Records with modeling code
──────

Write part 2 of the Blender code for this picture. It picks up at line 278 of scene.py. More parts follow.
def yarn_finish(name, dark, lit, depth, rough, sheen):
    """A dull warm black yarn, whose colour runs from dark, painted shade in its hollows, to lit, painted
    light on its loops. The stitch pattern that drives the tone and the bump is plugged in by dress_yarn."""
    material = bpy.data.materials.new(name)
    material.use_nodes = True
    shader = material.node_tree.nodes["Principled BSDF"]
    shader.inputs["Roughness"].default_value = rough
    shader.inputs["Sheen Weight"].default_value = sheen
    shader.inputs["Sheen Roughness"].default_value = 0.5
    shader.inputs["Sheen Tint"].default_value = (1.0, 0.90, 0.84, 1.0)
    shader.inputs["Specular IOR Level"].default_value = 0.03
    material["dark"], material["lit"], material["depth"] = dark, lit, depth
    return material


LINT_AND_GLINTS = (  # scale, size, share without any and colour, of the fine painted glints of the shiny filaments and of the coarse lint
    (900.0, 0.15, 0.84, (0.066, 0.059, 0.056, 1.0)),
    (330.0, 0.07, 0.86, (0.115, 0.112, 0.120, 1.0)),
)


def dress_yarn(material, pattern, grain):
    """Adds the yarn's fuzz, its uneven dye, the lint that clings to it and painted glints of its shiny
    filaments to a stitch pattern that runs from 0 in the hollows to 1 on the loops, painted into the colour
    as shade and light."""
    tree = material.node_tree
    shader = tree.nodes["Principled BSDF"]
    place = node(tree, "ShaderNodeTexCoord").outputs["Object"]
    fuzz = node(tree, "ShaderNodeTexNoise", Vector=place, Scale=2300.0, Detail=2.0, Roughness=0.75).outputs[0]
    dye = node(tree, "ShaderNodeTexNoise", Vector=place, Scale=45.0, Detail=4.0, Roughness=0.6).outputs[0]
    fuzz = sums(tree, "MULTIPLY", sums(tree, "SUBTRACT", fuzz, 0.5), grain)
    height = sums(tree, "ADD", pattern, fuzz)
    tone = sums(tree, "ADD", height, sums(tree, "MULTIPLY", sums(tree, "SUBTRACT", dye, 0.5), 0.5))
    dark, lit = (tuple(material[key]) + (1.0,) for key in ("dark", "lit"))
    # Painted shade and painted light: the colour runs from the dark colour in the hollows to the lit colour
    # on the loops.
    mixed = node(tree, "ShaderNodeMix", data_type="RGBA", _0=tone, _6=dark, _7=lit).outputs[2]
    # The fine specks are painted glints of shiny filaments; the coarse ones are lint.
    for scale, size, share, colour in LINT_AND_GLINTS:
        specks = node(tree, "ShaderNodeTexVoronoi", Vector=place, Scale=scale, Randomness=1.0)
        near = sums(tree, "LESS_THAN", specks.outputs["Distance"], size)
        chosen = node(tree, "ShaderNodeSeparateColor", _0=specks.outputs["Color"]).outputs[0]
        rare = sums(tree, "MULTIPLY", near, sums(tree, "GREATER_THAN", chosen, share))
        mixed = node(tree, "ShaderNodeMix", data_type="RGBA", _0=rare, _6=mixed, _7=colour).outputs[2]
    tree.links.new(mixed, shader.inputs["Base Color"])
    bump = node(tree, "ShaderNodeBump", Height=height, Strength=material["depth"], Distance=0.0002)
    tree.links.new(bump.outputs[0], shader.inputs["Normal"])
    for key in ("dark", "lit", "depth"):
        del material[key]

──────

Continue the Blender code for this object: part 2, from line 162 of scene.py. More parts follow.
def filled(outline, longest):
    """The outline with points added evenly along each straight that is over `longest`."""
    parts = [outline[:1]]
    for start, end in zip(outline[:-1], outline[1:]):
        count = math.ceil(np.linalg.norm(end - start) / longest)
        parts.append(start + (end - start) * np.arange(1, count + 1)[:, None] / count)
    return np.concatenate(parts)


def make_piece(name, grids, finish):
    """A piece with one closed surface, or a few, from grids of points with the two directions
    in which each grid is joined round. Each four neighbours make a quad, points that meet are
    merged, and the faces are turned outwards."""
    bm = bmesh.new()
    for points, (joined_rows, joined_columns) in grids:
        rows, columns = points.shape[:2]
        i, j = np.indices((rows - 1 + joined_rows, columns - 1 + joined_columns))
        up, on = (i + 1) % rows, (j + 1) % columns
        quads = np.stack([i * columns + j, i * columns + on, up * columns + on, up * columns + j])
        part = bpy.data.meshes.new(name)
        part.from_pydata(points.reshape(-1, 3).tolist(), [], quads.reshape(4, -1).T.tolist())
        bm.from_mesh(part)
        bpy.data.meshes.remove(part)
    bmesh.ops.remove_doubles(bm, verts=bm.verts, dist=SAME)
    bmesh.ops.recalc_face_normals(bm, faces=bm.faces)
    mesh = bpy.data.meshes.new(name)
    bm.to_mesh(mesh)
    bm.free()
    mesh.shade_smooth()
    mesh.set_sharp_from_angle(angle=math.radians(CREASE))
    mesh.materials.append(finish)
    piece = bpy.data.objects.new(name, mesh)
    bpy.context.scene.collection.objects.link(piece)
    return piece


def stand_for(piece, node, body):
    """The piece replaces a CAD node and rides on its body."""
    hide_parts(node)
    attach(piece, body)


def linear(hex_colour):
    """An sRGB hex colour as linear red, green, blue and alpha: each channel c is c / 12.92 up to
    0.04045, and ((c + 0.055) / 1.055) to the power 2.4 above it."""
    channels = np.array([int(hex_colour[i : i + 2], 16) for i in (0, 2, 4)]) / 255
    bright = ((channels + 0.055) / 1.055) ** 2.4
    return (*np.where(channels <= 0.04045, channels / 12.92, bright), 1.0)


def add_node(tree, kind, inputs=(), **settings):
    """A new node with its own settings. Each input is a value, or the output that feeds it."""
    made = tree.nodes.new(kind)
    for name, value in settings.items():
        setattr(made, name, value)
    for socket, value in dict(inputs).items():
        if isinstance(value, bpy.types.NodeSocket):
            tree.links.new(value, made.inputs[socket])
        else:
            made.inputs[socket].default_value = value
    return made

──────

▸ **Aim**:
This exercise asks for the lines from the line with "Continue the Blender" to the line with "return np.concatenate(parts)", both lines included, set down exactly and with nothing else.

▸ **Task solution**:
Continue the Blender code for this object: part 2, from line 162 of scene.py. More parts follow.
def filled(outline, longest):
    """The outline with points added evenly along each straight that is over `longest`."""
    parts = [outline[:1]]
    for start, end in zip(outline[:-1], outline[1:]):
        count = math.ceil(np.linalg.norm(end - start) / longest)
        parts.append(start + (end - start) * np.arange(1, count + 1)[:, None] / count)
    return np.concatenate(parts)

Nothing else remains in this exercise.